Se acerca el invierno. Y no me refiero al lema de la Casa Stark en Juego de Tronos, ni a los apenas veinte días que restan para cambiar de estación, sino a una sensación acrecentada en este arranque de diciembre. Las temperaturas, es cierto, han caído algunos grados, pero ese invierno sensitivo del que hablo está íntimamente relacionado con ese frío que se te mete en los huesos y del que no consigues zafarte hasta que caes en la cama ya de madrugada. Con esa sensación de que los días son más oscuros, más nublados, menos nuestros. De que la gente sonríe menos a tu alrededor, las prisas devoran al diálogo y las obligaciones se adueñan de las agendas. De que el tiempo tiene claro su destino, mientras tú te limitas a seguirlo a cierta distancia, esperando encontrar alguna pista que te ubique en el camino correcto. Sin mucho éxito, pero con esperanzas.

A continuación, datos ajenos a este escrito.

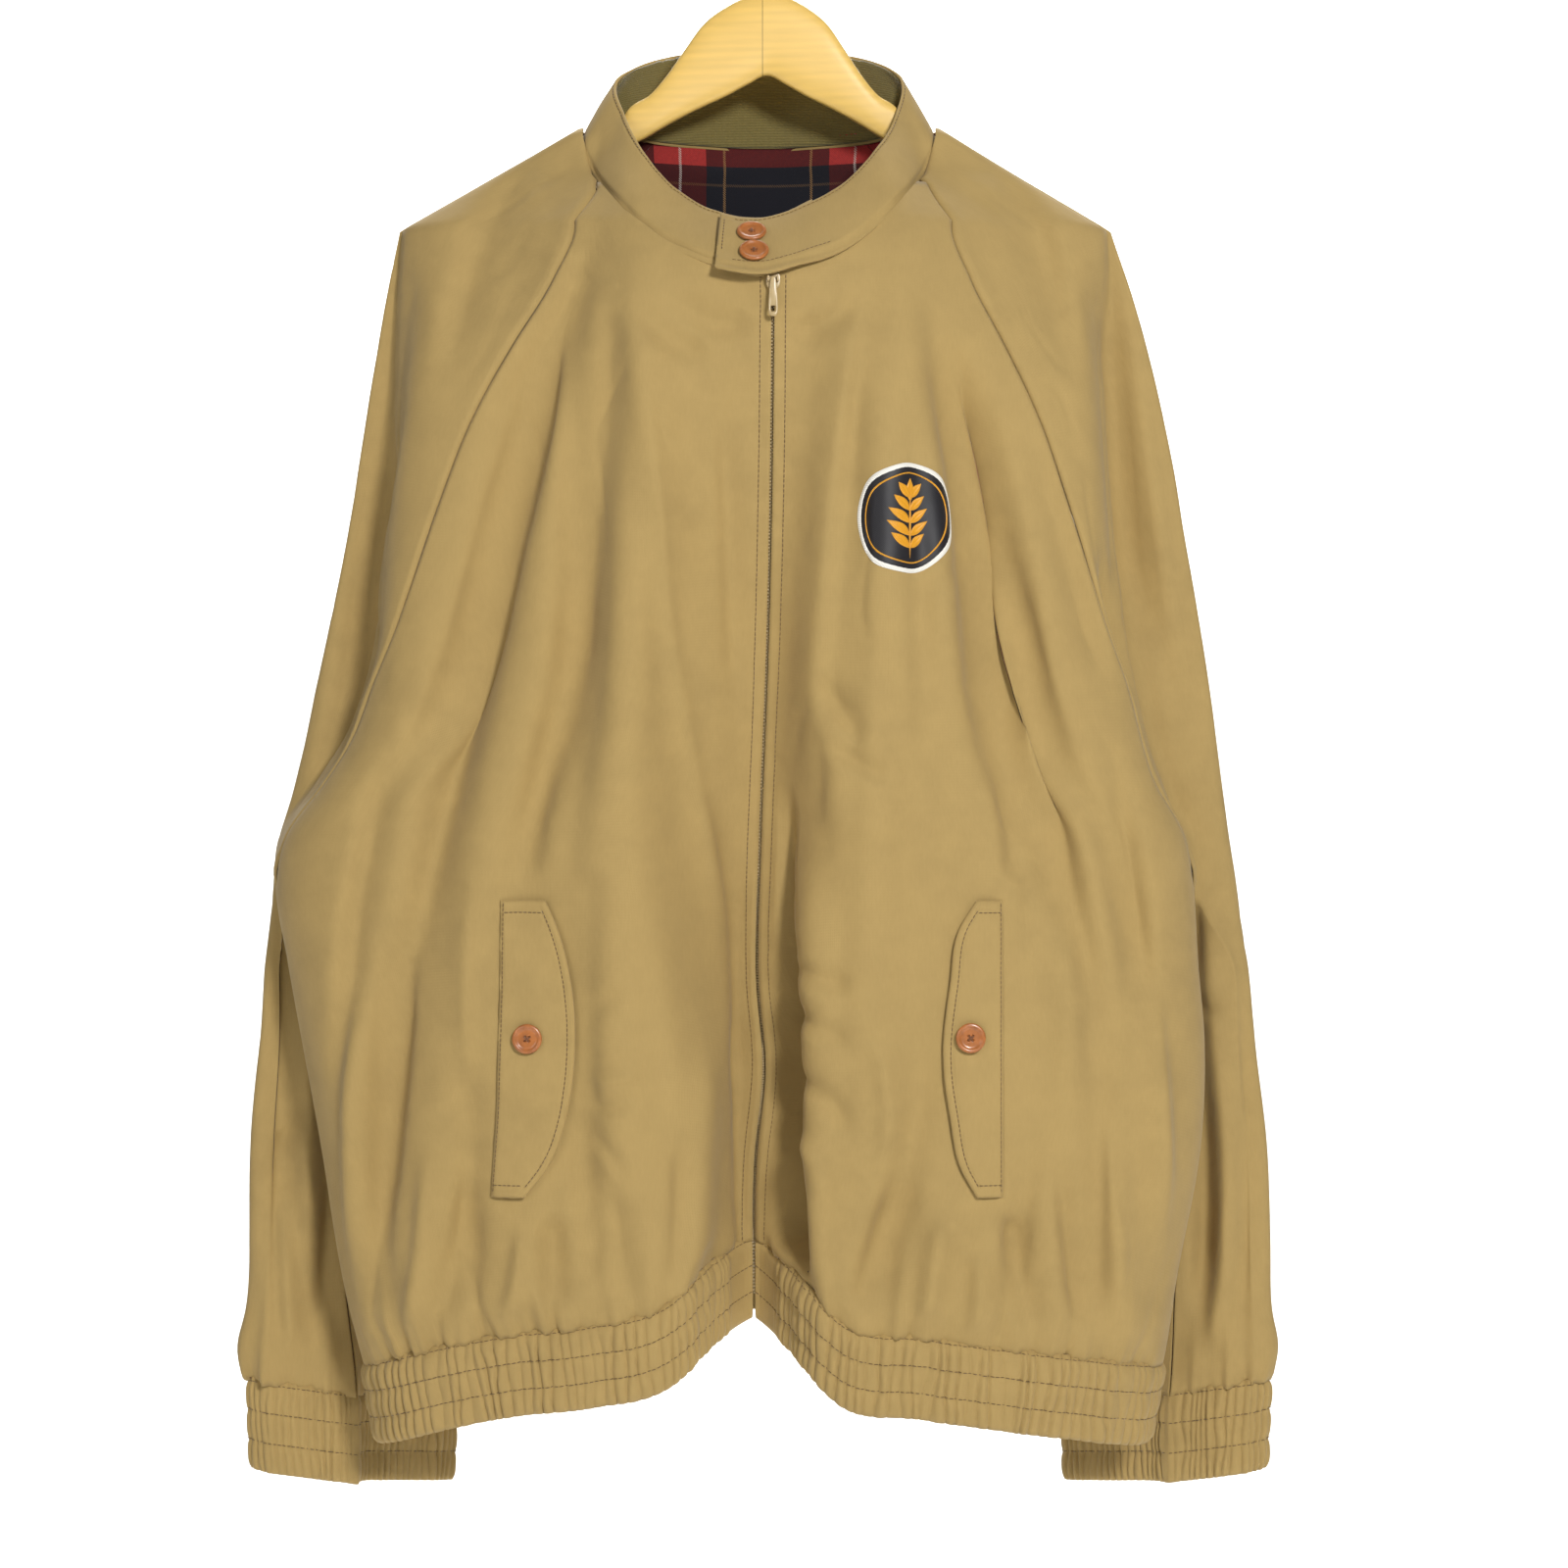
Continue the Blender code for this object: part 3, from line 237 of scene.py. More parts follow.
# Soft folds of the fronts: shares of the way to the side where a fold starts and ends, its heights, its
# width as a share, and its depth (below zero for a valley)
FOLDS = table("side top_share top_z end_share end_z width depth", [
    (-1, 0.50, -205, 0.47, -650, 0.045, -8),
    (-1, 0.55, -280, 0.84, -600, 0.045, -7),
    (-1, 0.74, -640, 0.90, -900, 0.040, -6),
    (-1, 0.36, -230, 0.30, -900, 0.050, 5),
    (-1, 0.40, -760, 0.36, -925, 0.035, -5),
    (-1, 0.62, -700, 0.66, -925, 0.035, -5),
    (1, 0.42, -240, 0.66, -640, 0.050, -9),
    (1, 0.28, -290, 0.36, -560, 0.050, 4),
    (1, 0.62, -400, 0.86, -700, 0.040, -6),
    (1, 0.36, -700, 0.30, -925, 0.040, -5),
    (1, 0.72, -700, 0.80, -925, 0.040, -6),
    (1, 0.60, -780, 0.58, -925, 0.030, -4)])

# Collar: how far round, seam's x and z, and rim's x, y and z; the first row is the front's middle
COLLAR = table("turn seam_x seam_z rim_x rim_y rim_z", [
    (0.00, 1, -259, 0, -52, -222),
    (0.06, 28, -253, 27, -50, -216),
    (0.13, 52, -240, 50, -43, -200),
    (0.20, 76, -216, 68, -30, -176),
    (0.27, 97, -187, 81, -12, -150),
    (0.34, 105, -158, 84, 10, -122),
    (0.42, 58, -157, 52, 38, -103),
    (0.50, -5, -157, -8, 46, -97),
    (0.58, -68, -157, -64, 38, -104),
    (0.66, -115, -158, -95, 10, -124),
    (0.73, -108, -187, -90, -12, -150),
    (0.80, -86, -216, -76, -32, -178),
    (0.87, -60, -238, -54, -43, -204),
    (0.94, -30, -252, -28, -50, -218),
    (1.00, 1, -259, 0, -52, -222)])

# Pocket flaps on each front: stitched edge and free edge, x by height
FLAPS = table("z right_stitched right_free left_stitched left_free", [
    (-640, 160, 132, 142, 126),
    (-656, 160, 125, 142, 116),
    (-690, 160, 116, 142, 110),
    (-730, 161, 114, 142, 106),
    (-770, 162, 120, 142, 110),
    (-800, 164, 131, 142, 116),
    (-818, 165, 145, 142, 126)])


def along(x, xs, ys):
    """A smooth curve through the points (xs, ys), read at x: cubic Hermite pieces with central slopes."""
    order = np.argsort(xs)
    xs, ys = np.asarray(xs, float)[order], np.asarray(ys, float)[order]
    x = np.clip(x, xs[0], xs[-1])
    slope = np.gradient(ys, xs)
    i = np.clip(np.searchsorted(xs, x, side="right") - 1, 0, len(xs) - 2)
    h = xs[i + 1] - xs[i]
    t = (x - xs[i]) / h
    a = (1 + 2 * t) * (1 - t) ** 2 * ys[i] + t * (1 - t) ** 2 * h * slope[i]
    b = t * t * (3 - 2 * t) * ys[i + 1] - t * t * (1 - t) * h * slope[i + 1]
    return a + b


def read(columns, name, z):
    return along(z, columns["z"], columns[name])


def ease(x, start, end):
    """0 before start, 1 after end and a smooth step between."""
    t = np.clip((x - start) / (end - start), 0, 1)
    return t * t * (3 - 2 * t)


def bell(x, middle, width):
    """A bell across x: exp(-((x - middle) / width)^2)."""
    return np.exp(-((x - middle) / width) ** 2)


def unit(v):
    """Vectors scaled to a length of 1."""
    return v / np.maximum(np.linalg.norm(v, axis=-1, keepdims=True), 1e-9)


def circle(count):
    """Angles evenly spaced round a full turn."""
    return np.linspace(0, 2 * np.pi, count, endpoint=False)


def side_name(side):
    return "left" if side > 0 else "right"


def edge_x(side, kind, z):
    """x of the fold or the outer edge; above the shoulder's end both are the ridge over the hanger."""
    low = side * read(EDGES, f"{side_name(side)}_{kind}", np.minimum(z, CORNER_Z))
    start = MIRROR_X + side * (RIDGE_START_X - 5)
    corner = side * read(EDGES, f"{side_name(side)}_{kind}", np.array(CORNER_Z))
    t = (NECK_Z - np.maximum(z, CORNER_Z)) / (NECK_Z - CORNER_Z)
    return np.where(z > CORNER_Z, start + (corner - start) * t, low)


def hem_rise(name, share):
    return along(share, HEM_RISE["share"], HEM_RISE[name])


def ramp(z):
    """How much of the hem's rise has been reached at the nominal height z."""
    return np.clip((ARMPIT_Z - z) / (ARMPIT_Z - HEM_Z), 0, None) ** 1.4


def fold_relief(side, share, z):
    """Sum of the soft folds: each is a bell across its line, faded in and out at its ends."""
    total = np.zeros(np.broadcast(share, z).shape)
    for k in np.flatnonzero(FOLDS["side"] == side):
        f = {name: column[k] for name, column in FOLDS.items()}
        t = (f["top_z"] - z) / (f["top_z"] - f["end_z"])
        line = f["top_share"] + (f["end_share"] - f["top_share"]) * np.clip(t, 0, 1)
        across = bell(share, line, f["width"])
        total += f["depth"] * across * ease(t, -0.02, 0.35) * (1 - ease(t, 0.8, 1.12))
    return total * (1 - ease(share, 0.86, 0.97)) * ease(share, 0.02, 0.12)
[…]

Hoy ha sido un día muy de invierno. De no querer salir de casa, aunque la obligación hace sonar cada tarde la alarma pocos minutos después de las tres. De tomar asiento en clase y ser testigo de lo más parecido a una rebelión de las masas (ríase Ortega y Gasset). Y con razón. Dicen los profesores, cuando te invitan a tomar una copa fuera de un recinto educativo, que ellos son capaces de clasificar a un alumno con sólo verlo aparecer al fondo del pasillo. Pero esa capacidad no sólo les pertenece a los docentes. ¡No se vayan a creer...! Los años de universidad, desde el lado del estudiante, también te permiten saber de qué rama cuelga cada profesor. Se les ve venir. El trabajador, el honesto, el sabio, el cercano... Frente al caradura, al ser superior, al mediocre, al vividor, el soberbio... Y unos y otros perciben la misma nómina a final de mes, aunque la conciencia no les debe pesar por igual.
Cumplidas siete semanas de máster ya es momento de emitir una primera, y todavía aproximada, valoración. Al menos, de sus primeros pasos. Y pocas cruces contabilizo a estas alturas de la jugada en la columna de la derecha, en la del haber. En realidad, el enfado generalizado tiene nombre y apellidos, pero esa sensación de desencanto, como las manzanas podridas en el mimbre, acaba por afectar al resto de materias por lozanas que sean. Hoy, decía, se ha vivido un conato de motín. No ha pasado a mayores porque tampoco nos interesa. No pagamos religiosamente nuestros dos mil y pico de euros para librar batallas dialécticas, sino para aprender a gestionar la comunicación y conseguir un título que nos permita seguir abriendo puertas. Pero resulta muy frustrante hablar con un muro de carne y hueso, que además presume de capacidad de diálogo.
Si hoy, 1 de diciembre, joven licenciado en la rama de la Comunicación (Periodismo, Publicidad, Audiovisual...) me pides opinión sobre qué postgrado cursar, te diré lo siguiente: "Bucea, infórmate, pregunta, compara... Haz todo eso, pero no elijas uno que dice tratar de Comunicación, Cultura y Creatividad en Alicante. No pierdas tu tiempo". Eso hoy. Ojalá en un plazo razonable cambie de opinión. El esfuerzo profesional (en mi caso... pero no sólo en el mío) que lleva implícito acudir cada tarde al campus, espero, debe tener una recompensa ligada a la calidad. Todos lo deseamos. Y ahora, defienden los expertos, el usuario (ya conocido como prosumidor) moldea el producto a su gusto. Lo estamos intentando, pero la industria todavía se resiste. Aunque tenemos las de ganar.